Damon Bonser, co-founder of the British Design Fund, gives in-detail advice for design entrepreneurs for how to fund a project, no matter what stage it’s at.
The idea for the British Design Fund came to me while I was mentoring on both the Design Council Spark programme for product and design start-ups, and the Accelerator Academy, a tech incubator for software start-ups. I was shocked at the huge disparity between the huge number of early stage tech funds available compared with the lack of early stage investors for the product teams at the Design Council. The lack of any seed investment institutions operating in the same way as the tech funds do – combining sector expertise with equity investment into early stage businesses – pointed to an evident and aching need.
Deciding how best to finance your product start-up business is gradually getting more and more complicated. As alternative forms of funding are becoming more readily available, start-ups have many more options available to them than they did ten years ago. The myriad of product innovation grants, benevolent funds, awards and crowdfunding platforms available for the early-stage product companies can leave some founders feeling a little overwhelmed when it comes to choosing how best to spend their time, and limited budgets, when raising that all important seed money to help launch their product idea.
If you’re at the back-of-beermat stage, but have some fantastic ideas, and have the skills to turn those ideas into actual products, then you may be best suited to applying for an innovation award of some kind. Typically these are incubators which walk you through those critical very early stages of your first product’s development challenges and start to get you thinking commercially about who you will be selling your product to and how you will be making it. There are some fantastic awards out there which embrace new designers at this stage, such as the Design Council’s SPARK programme.

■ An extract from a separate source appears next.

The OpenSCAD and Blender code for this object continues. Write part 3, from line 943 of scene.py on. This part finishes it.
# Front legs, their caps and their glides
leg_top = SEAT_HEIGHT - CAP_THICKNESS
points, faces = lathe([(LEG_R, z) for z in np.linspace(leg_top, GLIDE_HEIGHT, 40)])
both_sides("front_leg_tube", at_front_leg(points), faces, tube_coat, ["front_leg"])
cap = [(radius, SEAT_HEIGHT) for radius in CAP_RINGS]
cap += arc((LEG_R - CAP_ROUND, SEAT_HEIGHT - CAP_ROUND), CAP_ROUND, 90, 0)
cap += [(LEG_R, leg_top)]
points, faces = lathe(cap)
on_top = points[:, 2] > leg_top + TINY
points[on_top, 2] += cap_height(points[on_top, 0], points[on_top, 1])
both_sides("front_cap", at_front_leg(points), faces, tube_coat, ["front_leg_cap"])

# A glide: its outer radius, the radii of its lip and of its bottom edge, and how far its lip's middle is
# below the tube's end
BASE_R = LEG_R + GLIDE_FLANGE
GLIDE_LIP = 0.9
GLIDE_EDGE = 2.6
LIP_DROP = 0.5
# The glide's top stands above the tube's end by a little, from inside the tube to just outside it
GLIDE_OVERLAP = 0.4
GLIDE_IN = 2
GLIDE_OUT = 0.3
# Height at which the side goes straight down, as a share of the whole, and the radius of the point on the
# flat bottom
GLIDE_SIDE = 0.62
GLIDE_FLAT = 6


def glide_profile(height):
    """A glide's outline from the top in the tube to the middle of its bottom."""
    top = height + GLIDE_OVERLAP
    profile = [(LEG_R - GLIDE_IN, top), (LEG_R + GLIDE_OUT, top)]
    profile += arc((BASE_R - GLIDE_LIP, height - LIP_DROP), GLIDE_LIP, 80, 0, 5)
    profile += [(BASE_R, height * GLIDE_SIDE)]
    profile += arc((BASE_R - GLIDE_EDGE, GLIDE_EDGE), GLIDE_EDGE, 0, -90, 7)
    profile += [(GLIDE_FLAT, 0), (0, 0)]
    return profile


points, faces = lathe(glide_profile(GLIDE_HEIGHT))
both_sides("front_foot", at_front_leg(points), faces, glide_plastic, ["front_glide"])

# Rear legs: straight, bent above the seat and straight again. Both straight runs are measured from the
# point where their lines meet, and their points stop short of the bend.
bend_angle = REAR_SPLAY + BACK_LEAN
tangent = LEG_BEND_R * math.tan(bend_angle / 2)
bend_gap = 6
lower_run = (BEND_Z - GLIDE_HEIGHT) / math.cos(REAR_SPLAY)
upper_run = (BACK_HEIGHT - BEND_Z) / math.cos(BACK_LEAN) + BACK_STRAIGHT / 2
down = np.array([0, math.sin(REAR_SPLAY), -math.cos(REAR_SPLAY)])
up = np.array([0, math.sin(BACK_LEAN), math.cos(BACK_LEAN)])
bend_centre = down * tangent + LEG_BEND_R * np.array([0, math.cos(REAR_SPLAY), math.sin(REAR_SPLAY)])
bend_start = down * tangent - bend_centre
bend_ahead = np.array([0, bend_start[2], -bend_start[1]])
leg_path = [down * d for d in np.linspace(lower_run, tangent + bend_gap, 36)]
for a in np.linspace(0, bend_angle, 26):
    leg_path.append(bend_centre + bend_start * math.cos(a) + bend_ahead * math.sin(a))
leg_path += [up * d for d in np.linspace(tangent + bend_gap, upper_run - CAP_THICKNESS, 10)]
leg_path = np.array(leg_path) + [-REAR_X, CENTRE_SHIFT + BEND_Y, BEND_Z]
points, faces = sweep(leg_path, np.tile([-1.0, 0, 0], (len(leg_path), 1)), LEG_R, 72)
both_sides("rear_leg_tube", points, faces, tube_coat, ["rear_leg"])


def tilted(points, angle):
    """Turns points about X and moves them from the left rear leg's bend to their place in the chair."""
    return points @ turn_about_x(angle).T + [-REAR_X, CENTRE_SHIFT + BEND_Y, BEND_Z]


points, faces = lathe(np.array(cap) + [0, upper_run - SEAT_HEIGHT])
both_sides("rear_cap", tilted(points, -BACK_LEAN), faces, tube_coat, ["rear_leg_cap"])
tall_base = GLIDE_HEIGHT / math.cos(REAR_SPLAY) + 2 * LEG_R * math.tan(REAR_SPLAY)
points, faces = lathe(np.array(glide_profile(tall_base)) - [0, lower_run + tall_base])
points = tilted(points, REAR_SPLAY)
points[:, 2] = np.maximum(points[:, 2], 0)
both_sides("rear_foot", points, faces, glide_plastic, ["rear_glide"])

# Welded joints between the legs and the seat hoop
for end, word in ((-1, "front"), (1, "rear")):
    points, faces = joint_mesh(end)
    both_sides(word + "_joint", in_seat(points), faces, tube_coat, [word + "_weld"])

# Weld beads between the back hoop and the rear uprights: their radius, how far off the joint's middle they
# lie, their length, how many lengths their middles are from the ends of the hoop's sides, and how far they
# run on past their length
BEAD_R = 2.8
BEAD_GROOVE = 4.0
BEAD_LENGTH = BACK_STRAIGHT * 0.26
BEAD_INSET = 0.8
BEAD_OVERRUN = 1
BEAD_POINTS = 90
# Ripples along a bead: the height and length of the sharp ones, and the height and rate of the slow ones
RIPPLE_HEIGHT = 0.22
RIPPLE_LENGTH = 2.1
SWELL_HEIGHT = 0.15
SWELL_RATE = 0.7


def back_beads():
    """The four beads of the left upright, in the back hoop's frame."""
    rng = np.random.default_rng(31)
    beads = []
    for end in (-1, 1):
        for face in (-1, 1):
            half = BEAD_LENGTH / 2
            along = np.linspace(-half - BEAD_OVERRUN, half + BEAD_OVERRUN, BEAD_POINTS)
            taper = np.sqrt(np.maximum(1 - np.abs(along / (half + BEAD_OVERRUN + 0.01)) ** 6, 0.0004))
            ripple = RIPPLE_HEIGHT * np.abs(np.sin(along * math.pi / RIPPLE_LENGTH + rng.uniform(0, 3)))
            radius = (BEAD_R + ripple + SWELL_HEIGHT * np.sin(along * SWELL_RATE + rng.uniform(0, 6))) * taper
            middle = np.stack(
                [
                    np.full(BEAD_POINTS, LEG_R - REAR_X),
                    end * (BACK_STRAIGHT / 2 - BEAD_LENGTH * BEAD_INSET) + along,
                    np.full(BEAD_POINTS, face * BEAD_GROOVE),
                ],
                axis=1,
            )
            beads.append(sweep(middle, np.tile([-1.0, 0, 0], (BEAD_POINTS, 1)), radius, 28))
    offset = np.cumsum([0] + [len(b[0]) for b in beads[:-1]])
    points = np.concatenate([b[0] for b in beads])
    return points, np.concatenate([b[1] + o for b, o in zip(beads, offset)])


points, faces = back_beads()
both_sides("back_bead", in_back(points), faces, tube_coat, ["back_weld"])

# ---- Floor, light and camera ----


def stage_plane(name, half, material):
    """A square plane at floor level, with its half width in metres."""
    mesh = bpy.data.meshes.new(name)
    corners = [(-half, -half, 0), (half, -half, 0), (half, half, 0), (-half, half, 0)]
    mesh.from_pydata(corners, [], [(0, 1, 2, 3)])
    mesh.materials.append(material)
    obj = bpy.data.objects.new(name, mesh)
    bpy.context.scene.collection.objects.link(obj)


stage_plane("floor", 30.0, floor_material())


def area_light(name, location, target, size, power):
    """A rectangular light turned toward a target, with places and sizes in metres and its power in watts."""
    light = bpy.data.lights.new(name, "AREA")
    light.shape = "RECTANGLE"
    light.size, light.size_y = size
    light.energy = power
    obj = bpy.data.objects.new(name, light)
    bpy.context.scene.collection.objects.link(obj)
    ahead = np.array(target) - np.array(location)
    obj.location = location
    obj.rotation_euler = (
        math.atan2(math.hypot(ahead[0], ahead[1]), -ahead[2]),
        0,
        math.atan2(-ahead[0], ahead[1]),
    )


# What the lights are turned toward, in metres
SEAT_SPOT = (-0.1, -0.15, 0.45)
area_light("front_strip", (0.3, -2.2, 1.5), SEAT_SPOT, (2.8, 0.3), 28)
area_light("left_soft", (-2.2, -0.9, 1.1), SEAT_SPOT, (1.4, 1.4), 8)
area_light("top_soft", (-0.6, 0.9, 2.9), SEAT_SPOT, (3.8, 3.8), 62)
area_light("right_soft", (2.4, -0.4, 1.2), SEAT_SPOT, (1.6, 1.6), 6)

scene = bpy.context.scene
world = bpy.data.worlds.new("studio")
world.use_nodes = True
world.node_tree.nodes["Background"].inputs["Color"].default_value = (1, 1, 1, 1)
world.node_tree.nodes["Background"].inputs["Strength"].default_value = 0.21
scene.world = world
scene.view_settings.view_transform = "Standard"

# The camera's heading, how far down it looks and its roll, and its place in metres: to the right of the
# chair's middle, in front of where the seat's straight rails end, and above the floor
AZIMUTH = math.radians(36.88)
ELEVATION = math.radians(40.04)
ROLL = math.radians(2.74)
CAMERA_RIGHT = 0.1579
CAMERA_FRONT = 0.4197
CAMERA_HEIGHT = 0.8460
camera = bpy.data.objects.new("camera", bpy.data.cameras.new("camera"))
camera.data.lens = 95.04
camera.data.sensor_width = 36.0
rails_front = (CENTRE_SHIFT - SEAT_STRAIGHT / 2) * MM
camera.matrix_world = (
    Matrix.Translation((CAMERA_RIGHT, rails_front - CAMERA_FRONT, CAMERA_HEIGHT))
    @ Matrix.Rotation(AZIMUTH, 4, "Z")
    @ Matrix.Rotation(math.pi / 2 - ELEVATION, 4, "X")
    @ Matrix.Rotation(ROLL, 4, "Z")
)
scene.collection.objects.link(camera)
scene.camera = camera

Those with a product prototype and (hopefully) a business plan have more options, including going to the crowd, to “business angels”, or specialist funding institutions. Each has its own merits: crowdfunding is a great way to raise awareness of your business and product, and you can look to raise money from pre-orders through platforms such as Kickstarter, or if you are a little way off delivering that first product, maybe selling some shares to the crowd could work through platforms such as Indiegogo.
Meanwhile, “business angels” can offer real people to champion and guide your business, as well as fund it. It’ll take some leg work to find the right “angel” for you, but when you do the benefits of having an advisor with vested interests can be an incredibly powerful combination. There are “angel” networks you can apply to, for a small fee, who can showcase you to their members. Just make sure your audience is right for you, and that they are actively investing currently.

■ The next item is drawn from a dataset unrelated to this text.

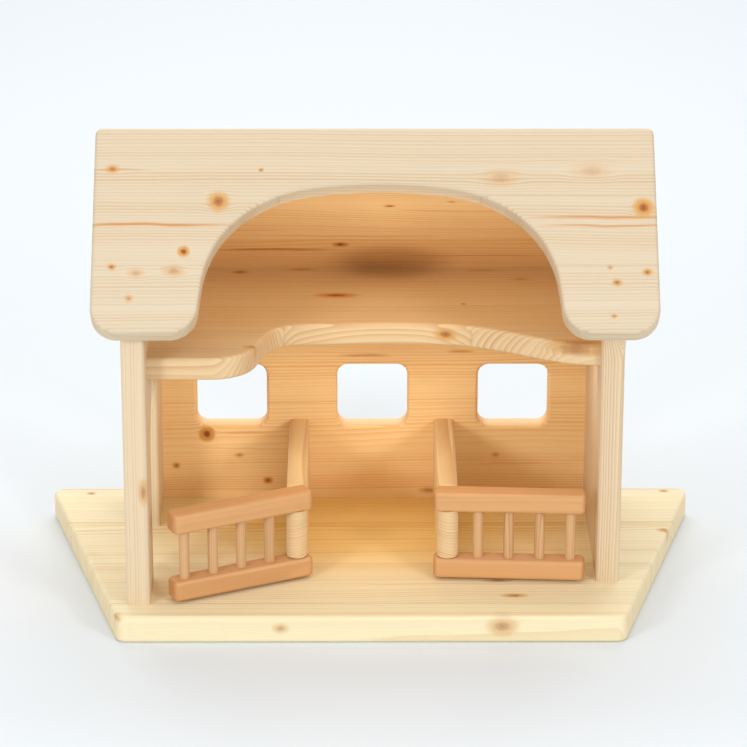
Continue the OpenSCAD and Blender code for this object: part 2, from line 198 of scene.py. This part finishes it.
class Tree:
    """Adds nodes to a node tree and links them in one call."""

    def __init__(self, tree):
        self.tree = tree

    def put(self, socket, value):
        if isinstance(value, bpy.types.NodeSocket):
            self.tree.links.new(value, socket)
        elif value is not None:
            socket.default_value = value

    def node(self, kind, inputs=(), **settings):
        node = self.tree.nodes.new(kind)
        for key, value in settings.items():
            setattr(node, key, value)
        items = inputs.items() if isinstance(inputs, dict) else enumerate(inputs)
        for key, value in items:
            self.put(node.inputs[key], value)
        return node

    def math(self, operation, *values, clamp=False):
        return self.node("ShaderNodeMath", values, operation=operation, use_clamp=clamp).outputs[0]

    def times(self, first, second):
        return self.math("MULTIPLY", first, second)

    def plus(self, first, second):
        return self.math("ADD", first, second)

    def minus(self, first, second):
        return self.math("SUBTRACT", first, second)

    def length(self, first, second):
        squares = self.plus(self.times(first, first), self.times(second, second))
        return self.math("SQRT", squares)

    def vector(self, operation, *values):
        node = self.node("ShaderNodeVectorMath", values, operation=operation)
        return node.outputs["Value" if operation in ("DOT_PRODUCT", "LENGTH") else "Vector"]

    def joined(self, x, y, z):
        return self.node("ShaderNodeCombineXYZ", [x, y, z]).outputs[0]

    def split(self, vector):
        return self.node("ShaderNodeSeparateXYZ", [vector]).outputs

    def smooth(self, value, low, high):
        node = self.node("ShaderNodeMapRange", {"Value": value, "From Min": low, "From Max": high},
                         interpolation_type="SMOOTHSTEP")
        return node.outputs["Result"]

    def noise(self, vector, scale, detail=2.0):
        inputs = {"Vector": vector, "Scale": scale, "Detail": detail}
        return self.node("ShaderNodeTexNoise", inputs).outputs["Fac"]

    def mix(self, amount, first, second, blend="MIX"):
        node = self.node("ShaderNodeMix", data_type="RGBA", blend_type=blend)
        self.put(node.inputs[0], amount)
        self.put(node.inputs[6], first)
        self.put(node.inputs[7], second)
        return node.outputs[2]

    def grouped(self, group, inputs):
        node = self.node("ShaderNodeGroup")
        node.node_tree = group
        for key, value in inputs.items():
            self.put(node.inputs[key], value)
        return node.outputs


FLOAT = "NodeSocketFloat"
VECTOR = "NodeSocketVector"


def new_group(name, inputs, outputs):
    """A node group with named sockets; returns it, its Tree, the sockets it is given and those it fills."""
    group = bpy.data.node_groups.new(name, "ShaderNodeTree")
    for label, kind in inputs:
        group.interface.new_socket(label, in_out="INPUT", socket_type=kind)
    for label, kind in outputs:
        group.interface.new_socket(label, in_out="OUTPUT", socket_type=kind)
    tree = Tree(group)
    given = tree.node("NodeGroupInput").outputs
    filled = tree.node("NodeGroupOutput").inputs
    return group, tree, given, filled


# Marks on a face reach this deep into the board, and are whole to half of it
MARK_DEPTH = 12 * MM
MARK_WHOLE = 6 * MM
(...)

And finally, there are specialist early stage product funding institutions such as the British Design Fund. This option gives you the funding you need in exchange for shares in your business, but most importantly it also gives you the sector expertise to deliver your product and rapidly grow your business. Funding partners such as the British Design Fund will need to feel comfortable that your product has sufficient scalability and that your idea can be protected in some way, which is not the case for every product business.
What helps to focus the mind is noting that nothing pulls together the expertise that these businesses need along with the equity funding and capital they so badly need to get their products off the ground and into market. This is the British Design Fund’s sweet spot. Our mission is to work with extraordinary entrepreneurs, with scalable products, who are ready to accelerate growth into the retail space, building long-term value and thriving stand-out businesses.
We not only provide the capital to finance development (through our partnership with Sapphire Capital Partners LLP and Twenty20 Mentoring Limited), manufacturing setup and those all-important early orders, but also the team and our associated network of mentors provide the commercial guidance to make sure the companies deliver on time, to budget, and rapidly establish themselves as the go-to product in their category.
Having said that, it pays to be realistic about the stage your business is at – and the BDF certainly isn’t aiming to be all things to all entrepreneurs.
Ultimately, there’s no golden bullet; for both sides, faith coupled with financial awareness and of course, the killer product, are the key pointers to long-term success.